======== Recorded information

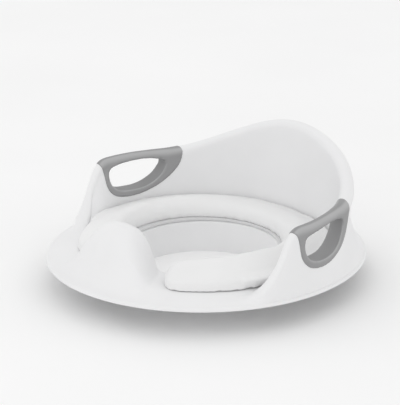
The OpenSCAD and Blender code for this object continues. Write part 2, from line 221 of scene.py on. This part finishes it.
def place(a, r, z, share):
    """Points of a section in the part's frame, with the guard's height added."""
    x, y = r * np.sin(np.radians(a)), r * np.cos(np.radians(a))
    return np.stack([x, y, z + share * guard_z(x, y)], 1)


def top_line(a):
    """Whole upper section: radii, heights and shares of the guard."""
    ro, rd, rf = open_r(a), deck_r(a), flange_r(a)
    skirt = [(ro - SKIRT_DRAFT, -SKIRT_H, 0), (ro - SKIRT_DRAFT + 0.05, -SKIRT_H + 1, 0)]
    skirt += [(mix(ro - SKIRT_DRAFT, ro - SKIRT_DRAFT / 2, t), mix(-SKIRT_H, -SKIRT_BEND, t), 0)
              for t in (0.3, 0.6, 1)]
    skirt += [(mix(ro - SKIRT_DRAFT / 2, ro, t), mix(-SKIRT_BEND, DECK_H - RIM_R, t), t)
              for t in (0.33, 0.67)]
    rim = [(ro + RIM_R * (1 - math.cos(b)), DECK_H - RIM_R * (1 - math.sin(b)), 1)
           for b in np.radians(np.linspace(0, 90, 8))]
    deck = [(mix(ro + RIM_R, rd, t), DECK_H, 1) for t in np.linspace(0, 1, 9)[1:]]
    wr, wz = wall_line(a, 0)
    wall = [(r, z, 1) for r, z in zip(wr, wz)]
    # Rounded outer edge of the flange
    hem = [(rf - 1.6, FLANGE_T - 0.1, 1), (rf - 0.8, FLANGE_T - 0.5, 1),
           (rf - 0.25, FLANGE_T - 1.1, 0.5), (rf, FLANGE_T - 2, 0), (rf, 0.3, 0), (rf - 0.3, 0, 0)]
    return np.array(skirt + rim + deck + wall + hem), len(skirt) + len(rim)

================

**Exercise description**
Repeat the preceding lines exactly, please, every one of them.

**Solution**
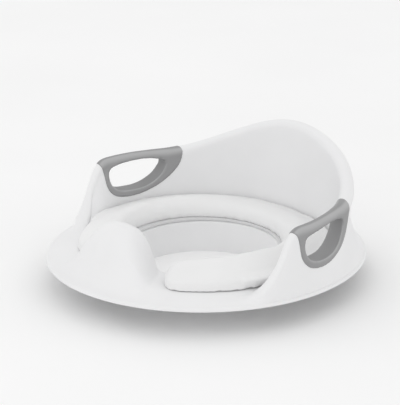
The OpenSCAD and Blender code for this object continues. Write part 2, from line 221 of scene.py on. This part finishes it.
def place(a, r, z, share):
    """Points of a section in the part's frame, with the guard's height added."""
    x, y = r * np.sin(np.radians(a)), r * np.cos(np.radians(a))
    return np.stack([x, y, z + share * guard_z(x, y)], 1)


def top_line(a):
    """Whole upper section: radii, heights and shares of the guard."""
    ro, rd, rf = open_r(a), deck_r(a), flange_r(a)
    skirt = [(ro - SKIRT_DRAFT, -SKIRT_H, 0), (ro - SKIRT_DRAFT + 0.05, -SKIRT_H + 1, 0)]
    skirt += [(mix(ro - SKIRT_DRAFT, ro - SKIRT_DRAFT / 2, t), mix(-SKIRT_H, -SKIRT_BEND, t), 0)
              for t in (0.3, 0.6, 1)]
    skirt += [(mix(ro - SKIRT_DRAFT / 2, ro, t), mix(-SKIRT_BEND, DECK_H - RIM_R, t), t)
              for t in (0.33, 0.67)]
    rim = [(ro + RIM_R * (1 - math.cos(b)), DECK_H - RIM_R * (1 - math.sin(b)), 1)
           for b in np.radians(np.linspace(0, 90, 8))]
    deck = [(mix(ro + RIM_R, rd, t), DECK_H, 1) for t in np.linspace(0, 1, 9)[1:]]
    wr, wz = wall_line(a, 0)
    wall = [(r, z, 1) for r, z in zip(wr, wz)]
    # Rounded outer edge of the flange
    hem = [(rf - 1.6, FLANGE_T - 0.1, 1), (rf - 0.8, FLANGE_T - 0.5, 1),
           (rf - 0.25, FLANGE_T - 1.1, 0.5), (rf, FLANGE_T - 2, 0), (rf, 0.3, 0), (rf - 0.3, 0, 0)]
    return np.array(skirt + rim + deck + wall + hem), len(skirt) + len(rim)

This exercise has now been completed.